Não há nenhum indício que nos leve a criar essa suspeita, pelo contrário. Este processo deliberativo foi feito com o máximo de transparência, não tendo sofrido qualquer tipo de contestação. Interrompe um ciclo de decisões que nunca foram tão transparentes como esta. Julgo que foi uma decisão compreensível de realizar o primeiro jogo do Mundial 2030 no Uruguai, onde se disputou o primeiro Mundial. Isso significa responder à história do desporto e depois deixar 100 jogos nas mãos de Espanha, Portugal e Marrocos.
Ainda que Portugal só fique com 10 por cento.
Eu disse no mínimo 10 jogos, ou, dizendo de outra forma, mais de 10 jogos. Essa percentagem será superior. Devemos deixar aí alguma expectativa. Acredito que a FIFA agiu de forma distinta do que tinha decidido no seu passado, decidiu de forma atempada, com transparência e sem causar ruído.
Receou que o caso “Rubiales” comprometesse a organização ibero-marroquina do Mundial? A FPF não deveria ter-se demarcado claramente do comportamento do então presidente da federação espanhola (RFEF)?
O caso Rubiales é um caso protagonizado por personalidades espanholas. Na altura, recordo que o Governo espanhol foi rápido, assertivo, na censura àquele incidente e isso foi o bastante para que a comunidade internacional percebesse que em Espanha havia tolerância zero para aquele tipo de comportamento. O Governo português também deixou clara a sua posição, com uma declaração de censura. A FPF agiu conforme tinha de agir. Não vamos esquecer que esta é uma candidatura conjunta e a RFEF tem hoje um novo presidente. Mais importante foi assegurar essa transição na RFEF e tudo se fez para que o caso Rubiales não atingisse esta candidatura. Eu disse sempre que o caso Rubiales nunca atingiria esta candidatura, porque esta é uma candidatura de organizações e não de personalidades.

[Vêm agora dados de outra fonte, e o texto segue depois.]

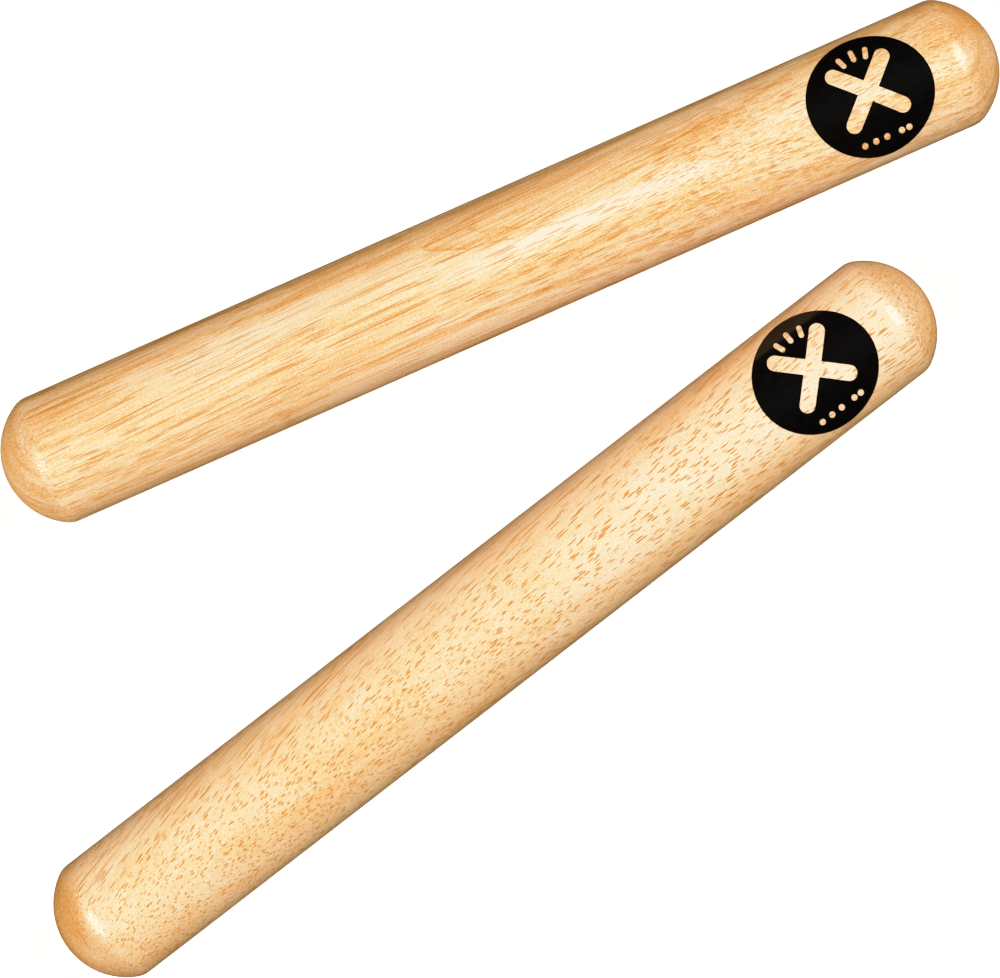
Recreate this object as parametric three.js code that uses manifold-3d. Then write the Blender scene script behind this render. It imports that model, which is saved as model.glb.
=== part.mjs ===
// A pair of claves: two solid hardwood sticks turned on a lathe, each with domed ends and a round badge
// printed on its upper side. One stick is held still and the other one strikes it.
//
// Millimetres, +Z up. Both sticks lie on the plane z = 0 with their badges up and at their +X ends.
// The resting clave runs along +X, and the striking clave lies beside it at a shallow angle. The origin is
// the middle of the pair's outline, on the plane that the sticks lie on.

import * as THREE from "three";
import { mergeVertices } from "three/addons/utils/BufferGeometryUtils.js";
import Module from "manifold-3d";

const wasm = await Module();
wasm.setup();

// ---- Driving dimensions ----

// A stick: 8 in over its domes and 1 in thick.
const LENGTH = 203.2;
const RADIUS = 25.4 / 2;
const DOME_RADIUS = 13.9; // a little flatter than a half ball, so that a shoulder shows
const SHOULDER_RADIUS = 4.7; // the rounding between the side and the dome

// The badge, as seen from above. Its ink wraps round the stick.
const BADGE_LENGTH = 24.5; // along the stick
const BADGE_WIDTH = 22.6; // across the stick
const BADGE_FROM_END = 26; // from the stick's end to the badge's middle
const INK_THICKNESS = 0.1;
const INK_GAP = 0.03; // keeps the ink clear of the wood that it is printed on

// The device left open in the badge: two crossed sticks, with three rays over their crossing and a row of
// five beats under it, spaced as they fall in a clave rhythm of sixteen steps.
const CROSSING_Y = 1;
const CROSSED_LENGTH = 17;
const CROSSED_WIDTH = 3;
const CROSSED_ANGLES = [45, 135];
const RAY_LENGTH = 2.4;
const RAY_WIDTH = 1;
const RAY_FROM_CROSSING = 7.2;
const RAY_ANGLES = [70, 90, 110];
const BEAT_RADIUS = 0.6;
const BEAT_STEPS = [0, 3, 6, 10, 12];
const BEAT_STEP = 0.75;
const BEAT_Y = -8.2;

// Where the striking clave's middle lies from the resting clave's middle, and its turn from +X.
const STRIKER_OFFSET = new THREE.Vector2(-28, -61.3);
const STRIKER_TURN = 13.9;

// How finely round shapes are divided.
const SIDES = 72;
const DOME_STEPS = 8;
const SHOULDER_STEPS = 3;
const BADGE_STEPS = 48;
const ROUND_END_STEPS = 8;

// The middles of the flats lie on the true round, and one flat faces straight down, so that a stick rests on it.
const HALF_SIDE = Math.PI / SIDES;
const TO_CORNER = 1 / Math.cos(HALF_SIDE);

// ---- The wood ----

// The shoulder's rounding touches the side and the dome, so its centre is SHOULDER_RADIUS inside both.
const shoulderCentreRadius = RADIUS - SHOULDER_RADIUS;
const domeCentreHeight = LENGTH / 2 - DOME_RADIUS;
const shoulderCentreHeight =
  domeCentreHeight + Math.sqrt((DOME_RADIUS - SHOULDER_RADIUS) ** 2 - shoulderCentreRadius ** 2);
// The angle from the side's normal at which the rounding meets the dome.
const shoulderSweep = Math.atan2(shoulderCentreHeight - domeCentreHeight, shoulderCentreRadius);

// Points on a round from one angle up to another, without the last. x is the radius and y is along the stick.
function arcPoints(radius, centreRadius, centreHeight, from, to, steps) {
  return Array.from({ length: steps }, (_, i) => {
    const angle = from + ((to - from) * i) / steps;
    return new THREE.Vector2(centreRadius + radius * Math.cos(angle), centreHeight + radius * Math.sin(angle));
  });
}

// A stick's end in profile, from the side to the pole.
function endProfile() {
  return [
    ...arcPoints(SHOULDER_RADIUS, shoulderCentreRadius, shoulderCentreHeight, 0, shoulderSweep, SHOULDER_STEPS),
    ...arcPoints(DOME_RADIUS, 0, domeCentreHeight, shoulderSweep, Math.PI / 2, DOME_STEPS),
    new THREE.Vector2(0, LENGTH / 2),
  ];
}

function stickGeometry() {
  const upper = endProfile().map((point) => new THREE.Vector2(point.x * TO_CORNER, point.y));
  const lower = upper.map((point) => new THREE.Vector2(point.x, -point.y)).reverse();
  const stick = new THREE.LatheGeometry([...lower, ...upper], SIDES, HALF_SIDE);
  return stick.rotateZ(-Math.PI / 2); // from upright to lying along +X
}

// ---- The badge ----

function solidOf(geometry) {
  const bare = geometry.clone();
  bare.deleteAttribute("normal");
  bare.deleteAttribute("uv");
  const merged = mergeVertices(bare);
  return new wasm.Manifold(
    new wasm.Mesh({
      numProp: 3,
      vertProperties: merged.attributes.position.array,
      triVerts: new Uint32Array(merged.index.array),
    }),
  );
}

function geometryOf(solid) {
  const mesh = solid.getMesh();
  const geometry = new THREE.BufferGeometry();
  geometry.setAttribute("position", new THREE.BufferAttribute(mesh.vertProperties, 3));
  geometry.setIndex(new THREE.BufferAttribute(mesh.triVerts, 1));
  geometry.computeVertexNormals();
  return geometry;
}

// A bar along X with the stick's own sides, to the given true radius.
function barSolid(radius, length) {
  const corner = radius * TO_CORNER;
  const bar = new THREE.CylinderGeometry(corner, corner, length, SIDES, 1, false, HALF_SIDE);
  return solidOf(bar.rotateZ(-Math.PI / 2));
}

// A slot with round ends. Its middle is at (x, y), and degrees is its turn from +X.
function slot(length, width, degrees, x, y) {
  const angle = degrees * THREE.MathUtils.DEG2RAD;
  const reachX = ((length - width) / 2) * Math.cos(angle);
  const reachY = ((length - width) / 2) * Math.sin(angle);
  const outline = new THREE.Shape();
  outline.absarc(x + reachX, y + reachY, width / 2, angle - Math.PI / 2, angle + Math.PI / 2);
  outline.absarc(x - reachX, y - reachY, width / 2, angle + Math.PI / 2, angle + (3 * Math.PI) / 2);
  return outline;
}

function ray(degrees) {
  const angle = degrees * THREE.MathUtils.DEG2RAD;
  const x = RAY_FROM_CROSSING * Math.cos(angle);
  const y = RAY_FROM_CROSSING * Math.sin(angle);
  return slot(RAY_LENGTH, RAY_WIDTH, degrees, x, CROSSING_Y + y);
}

function beat(step) {
  const lastStep = BEAT_STEPS[BEAT_STEPS.length - 1];
  const dot = new THREE.Shape();
  dot.absarc((step - lastStep / 2) * BEAT_STEP, BEAT_Y, BEAT_RADIUS, 0, 2 * Math.PI);
  return dot;
}

// An outline seen from above, taken up from the stick's axis to well over its top.
function prism(outline, divisions) {
  const straight = { depth: 2 * RADIUS, bevelEnabled: false, curveSegments: divisions };
  return solidOf(new THREE.ExtrudeGeometry(outline, straight));
}

function badgeGeometry() {
  const disc = new THREE.Shape();
  disc.absellipse(0, 0, BADGE_LENGTH / 2, BADGE_WIDTH / 2, 0, 2 * Math.PI);
  const device = [
    ...CROSSED_ANGLES.map((degrees) => slot(CROSSED_LENGTH, CROSSED_WIDTH, degrees, 0, CROSSING_Y)),
    ...RAY_ANGLES.map(ray),
    ...BEAT_STEPS.map(beat),
  ];
  // The inner bar is the longer one, so that it cuts right through the outer one.
  const inside = barSolid(RADIUS + INK_GAP, 3 * BADGE_LENGTH);
  const outside = barSolid(RADIUS + INK_GAP + INK_THICKNESS, 2 * BADGE_LENGTH);
  let badge = outside.subtract(inside).intersect(prism(disc, BADGE_STEPS));
  for (const outline of device) {
    badge = badge.subtract(prism(outline, ROUND_END_STEPS));
  }
  return geometryOf(badge).translate(LENGTH / 2 - BADGE_FROM_END, 0, 0);
}

// ---- Materials ----

const wood = new THREE.MeshStandardMaterial({ color: 0xf3cf95, roughness: 0.3, metalness: 0 });
const ink = new THREE.MeshStandardMaterial({ color: 0x100d0c, roughness: 0.25, metalness: 0 });

// ---- Assembly ----

// One clave, lying along +X on z = 0 with its middle over the origin.
function clave(name) {
  const stick = new THREE.Mesh(stickGeometry(), wood);
  stick.name = `${name}_stick`;
  const badge = new THREE.Mesh(badgeGeometry(), ink);
  badge.name = `${name}_badge`;
  const group = new THREE.Group();
  group.add(stick, badge);
  group.position.z = RADIUS;
  return group;
}

const resting = clave("resting_clave");
const striking = clave("striking_clave");
striking.position.x = STRIKER_OFFSET.x;
striking.position.y = STRIKER_OFFSET.y;
striking.rotation.z = STRIKER_TURN * THREE.MathUtils.DEG2RAD;

const pair = new THREE.Group();
pair.add(resting, striking);
const middle = new THREE.Box3().setFromObject(pair, true).getCenter(new THREE.Vector3());
pair.position.set(-middle.x, -middle.y, 0);

export default pair;
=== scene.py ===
# A pair of claves: two turned hardwood sticks, clear lacquered, with a round black badge printed on each.
import math

import bmesh
import bpy
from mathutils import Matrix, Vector


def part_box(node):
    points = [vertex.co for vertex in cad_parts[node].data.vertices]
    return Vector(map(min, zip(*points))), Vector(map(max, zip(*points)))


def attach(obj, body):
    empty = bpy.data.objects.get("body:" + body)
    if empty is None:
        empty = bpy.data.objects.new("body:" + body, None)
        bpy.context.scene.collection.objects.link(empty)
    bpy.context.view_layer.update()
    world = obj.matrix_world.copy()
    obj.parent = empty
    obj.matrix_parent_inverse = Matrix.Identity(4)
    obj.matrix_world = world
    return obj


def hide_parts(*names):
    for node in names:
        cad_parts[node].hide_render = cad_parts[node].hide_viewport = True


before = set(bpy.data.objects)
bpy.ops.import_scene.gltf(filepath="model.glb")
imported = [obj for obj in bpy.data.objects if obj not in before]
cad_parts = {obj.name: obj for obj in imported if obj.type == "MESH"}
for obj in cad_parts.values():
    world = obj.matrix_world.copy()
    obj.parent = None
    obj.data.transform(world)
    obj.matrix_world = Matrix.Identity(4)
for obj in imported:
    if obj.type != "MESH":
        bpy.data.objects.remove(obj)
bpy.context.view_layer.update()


# ---- The blanks: where each clave lies ----
# A clave is a solid round of plantation hardwood, an inch thick and eight inches long. Both lie loose on
# the bench, one along +X and the other turned a little from it, with the badge ends pointing the same way.

def node_middle(node):
    low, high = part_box(node)
    return (low + high) / 2


def lying_turn(clave):
    to_badge = node_middle(f"{clave}_badge") - node_middle(f"{clave}_stick")
    return math.atan2(to_badge.y, to_badge.x)


resting_low, resting_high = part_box("resting_clave_stick")
STICK_RADIUS = (resting_high.z - resting_low.z) / 2
HALF_LENGTH = (resting_high.x - resting_low.x) / 2


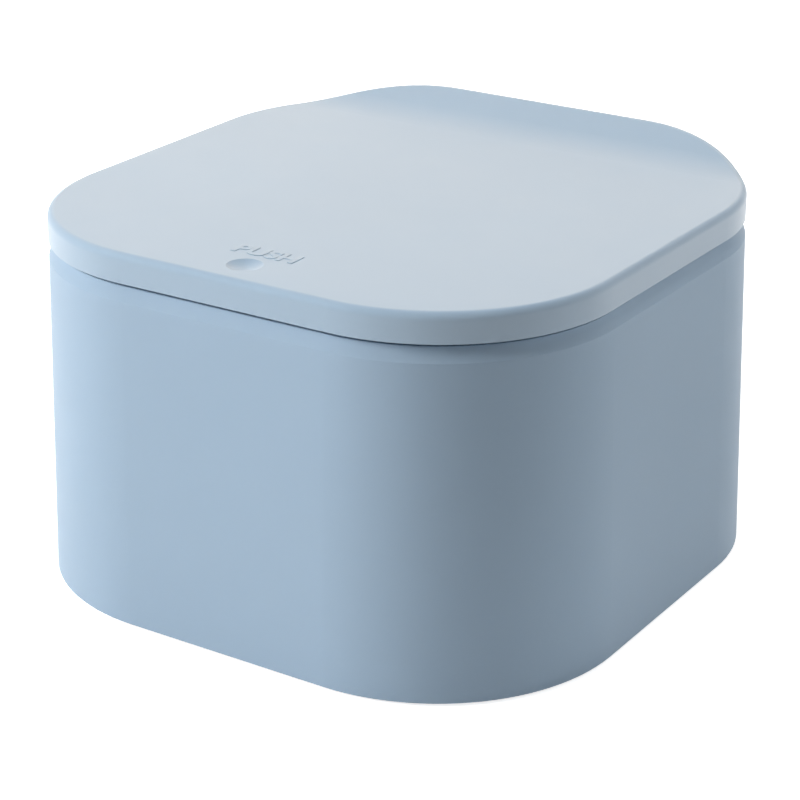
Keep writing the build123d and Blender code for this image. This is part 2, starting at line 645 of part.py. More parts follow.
# --- latch ---------------------------------------------------------------------------------
def striker():
    """T-shaped striker: a base screwed under the lid, a stem and a head with a blunt nose."""
    stem = STRIKER_STEM / 2
    head = STRIKER_HEAD / 2
    nose_z = head_z + STRIKER_HEAD_HEIGHT / 2
    half_outline = [(stem, striker_base_z), (stem, head_top_z), (head, head_top_z), (head, nose_z)]
    half_outline.append((stem, head_z))
    other_half = [(-x, z) for x, z in reversed(half_outline)]
    outline = make_face(Polyline(*half_outline, *other_half, half_outline[0]))
    hook = extrude(Plane.XZ.offset(-latch_y) * outline, STRIKER_DEPTH / 2, both=True)
    half_width = LATCH_WIDTH / 2 - LATCH_WALL - STRIKER_SIDE_GAP
    half_depth = STRIKER_BASE_DEPTH / 2
    top_z = striker_base_z + STRIKER_BASE_THICKNESS
    piece = hook + block(
        -half_width, half_width, latch_y - half_depth, latch_y + half_depth, striker_base_z, top_z
    )
    for side in (-1, 1):
        x = side * STRIKER_SCREW_SPREAD
        piece -= post(SMALL_SCREW_RADIUS + PLATE_BOLT_GAP, x, latch_y, striker_base_z, top_z)
    return piece


def striker_screws():
    length = lid_under_z - striker_base_z
    sizes = (SMALL_SCREW_RADIUS, length, SMALL_HEAD_RADIUS, SMALL_HEAD_HEIGHT)
    return [
        screw_up(side * STRIKER_SCREW_SPREAD, latch_y, striker_base_z, *sizes) for side in (-1, 1)
    ]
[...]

Em Abril, o primeiro-ministro António Costa mantinha a Ucrânia juntamente com Portugal, Espanha e Marrocos, na organização do Mundial? Quando e em que circunstâncias é que a Ucrânia saiu da candidatura?
A própria FIFA decidiu, no convite que fez, convidar Portugal, Espanha e Marrocos e não convidou a federação ucraniana. É só isto.